Son dönemlerde sık sık başkaları hakkında veya dolaylı olarak benim hakkımda yorum yapan insanlarla karşılaşıyorum. Söyledikleri sözlerin, yaptıkları yorumların şehvetine kapılıp, giderek daha da küçülüyorlar. Uzun zamandır beni üzen bu konu hakkında düşünüyordum. Sonrasında fark ettim ki bu suçlamaları yapanlar aslında kendilerini anlatıyorlar. Suçladıkları kişilerin yaptıkları işleri kendileri üstlense, neler neler yapabileceklerini anlatıyorlar. Kendilerinin yapacakları ahlaksız işlerin başka kişiler tarafından da yapılabileceğine inanıyorlar. Suçlamaların temel nedeni; “Ben olsam neler yapardım, mutlaka o da yapmakta, niçin ben değil de o yapıyor?” düşüncesinden kaynaklanmakta. Geçmişte bu tür insanlar günümüzdeki kadar mütecaviz değildi, çevrelerindeki insanlardan çekinir, terbiye sınırları içinde kalmaya çalışırlardı. Bu kadar eğitim sonucu alınan yol ne yazık ki bu! Nerede yanlış yapmaktayız gerçekten araştırmak gerekiyor.

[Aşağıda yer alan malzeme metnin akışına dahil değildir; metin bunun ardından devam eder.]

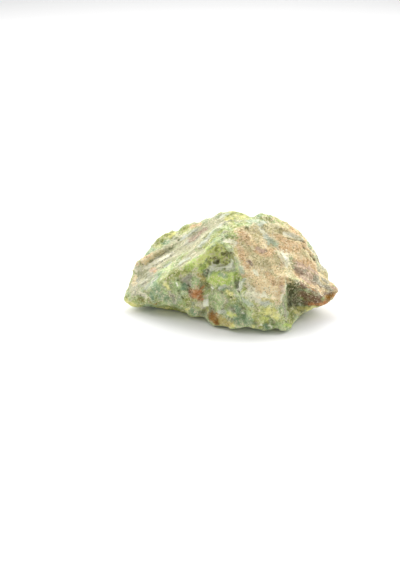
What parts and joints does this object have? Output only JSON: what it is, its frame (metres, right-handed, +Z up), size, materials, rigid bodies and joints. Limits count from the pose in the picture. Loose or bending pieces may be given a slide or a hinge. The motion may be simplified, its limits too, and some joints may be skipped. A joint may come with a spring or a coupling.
{
  "type": "rough opal",
  "caption": "Rough green opal, a hand-size broken stone with a pale layered slope, a tan crusted face, a hollow and a pointed spur, lying on a flat sole.",
  "frame": {"origin": "on the resting plane, under the middle of the stone's box", "axes": "+X along the stone's length to the tip of the spur, +Y to the back, +Z up"},
  "size_m": [0.0684, 0.0362, 0.0301],
  "materials": {
    "green_opal": "rough broken opal, apple to sage green and milky, waxy on fresh chips, with a dull tan and rust granular crust, cream specks and dark pits"
  },
  "bodies": {
    "root": {"opal_stone": "green_opal"}
  },
  "joints": []
}
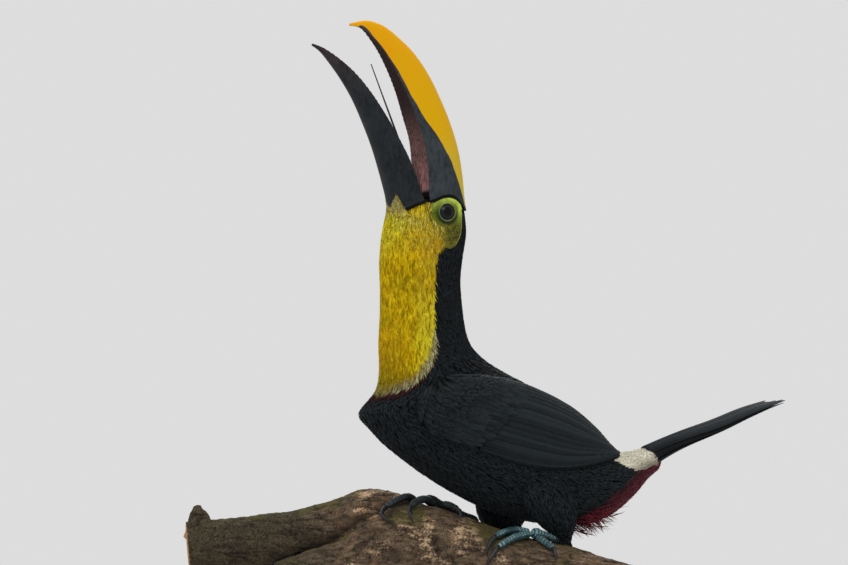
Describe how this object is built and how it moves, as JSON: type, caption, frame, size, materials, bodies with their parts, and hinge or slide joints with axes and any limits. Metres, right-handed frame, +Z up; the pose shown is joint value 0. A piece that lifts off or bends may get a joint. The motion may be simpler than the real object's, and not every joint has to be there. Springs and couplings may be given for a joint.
{
  "type": "yellow-throated toucan on a perch",
  "caption": "Life-size still model of a large toucan with its neck stretched and open bill raised, gripping a cut forked branch on a flat display stand.",
  "frame": {"origin": "middle of the stand base's flat underside, on the floor", "axes": "+Z up; the bird faces -Y with its left side at +X, and its middle plane is X = 0; the perch runs 24 degrees off the bird's long axis"},
  "size_m": [0.27, 0.5284, 0.5925],
  "materials": {
    "yellow_feathers": "soft matte feathers",
    "black_feathers": "velvety matte feathers",
    "cream_feathers": "soft matte feathers",
    "red_feathers": "loose matte feathers",
    "yellow_horn": "satin horn, yellow over a black side panel",
    "black_horn": "satin horn",
    "tongue_skin": "thin horny tongue",
    "eye_gloss": "wet gloss",
    "leg_skin": "scaled blue-green skin",
    "claw_horn": "satin horn",
    "bark": "rough bark with sawn ends",
    "stand_wood": "dark satin wood",
    "stand_steel": "satin grey paint"
  },
  "bodies": {
    "root": {"head": "yellow_feathers", "neck": "yellow_feathers", "trunk": "black_feathers", "rump": "black_feathers", "uppertail_coverts": "cream_feathers", "undertail_coverts": "red_feathers", "wing_left": "black_feathers", "wing_right": "black_feathers", "tail": "black_feathers", "bill_upper": "yellow_horn", "bill_lower": "black_horn", "tongue": "tongue_skin", "eye_left": "eye_gloss", "eye_right": "eye_gloss", "thigh_left": "black_feathers", "thigh_right": "black_feathers", "tarsus_left": "leg_skin", "tarsus_right": "leg_skin", "toe_left_1": "leg_skin", "claw_left_1": "claw_horn", "toe_left_2": "leg_skin", "claw_left_2": "claw_horn", "toe_left_3": "leg_skin", "claw_left_3": "claw_horn", "toe_left_4": "leg_skin", "claw_left_4": "claw_horn", "toe_right_1": "leg_skin", "claw_right_1": "claw_horn", "toe_right_2": "leg_skin", "claw_right_2": "claw_horn", "toe_right_3": "leg_skin", "claw_right_3": "claw_horn", "toe_right_4": "leg_skin", "claw_right_4": "claw_horn", "perch_stem": "bark", "perch_limb": "bark", "perch_stub": "bark", "stand_base": "stand_wood", "stand_rod_1": "stand_steel", "stand_rod_2": "stand_steel"}
  },
  "joints": []
}
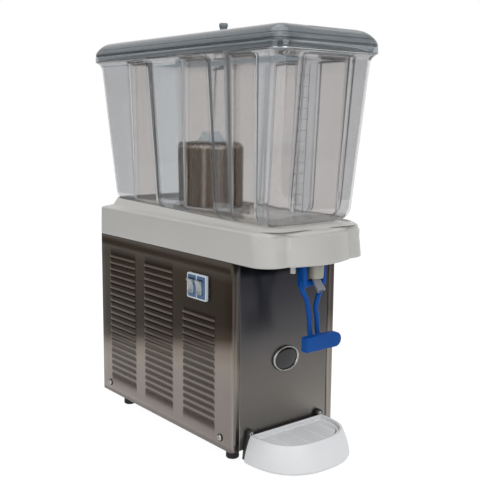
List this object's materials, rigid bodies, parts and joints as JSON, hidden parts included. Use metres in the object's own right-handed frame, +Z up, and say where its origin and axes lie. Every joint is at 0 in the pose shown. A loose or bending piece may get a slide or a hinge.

Çoğunluğu, “Kendi dışındaki hemen herkesi ahlaksız ve ahlaksız işler yapan” olarak gören yeni bir toplum olma yolundayız

 

Eğitim hayatımızı yeniden gözden geçirmeli ve öncelikle ahlaklı bir nesil yetiştirmek için gerekli tüm tedbirleri bir an önce almak mecburiyetindeyiz. Her okura Paulo Coelho’nun “Okçu’nun Yolu” kitabını sakin bir ortamda okumasını ve hayatına yön verecek sözleri unutmamasını öneririm.

 

Mete Gazoz

Her tür başarının ardında yoğun bir çalışma, emek ve disiplin vardır. Küçük yaşta başladığı okçuluk sporu için yoğun çaba harcayan sevgili Mete Gazoz, bu emeğinin ödülü olarak 2020 Tokyo Yaz Olimpiyatları’nda okçuluk sporunda birinci olarak altın madalya kazanır. Bunun üzerine Paulo Coelho kitabını “Okçuluk dahisi bu da benim okçuluk eserim. Bu kitap sana adanmıştır” sözleri ile Mete Gazoz’a adar. Dünyaca ünlü yazarın bu ithafının da en az olimpiyat madalyası kadar önemli olduğunu belirtmek isterim.

 

Paulo Coelho, Çev. Emrah İmre, Okçu’nun Yolu, İstanbul, 2021.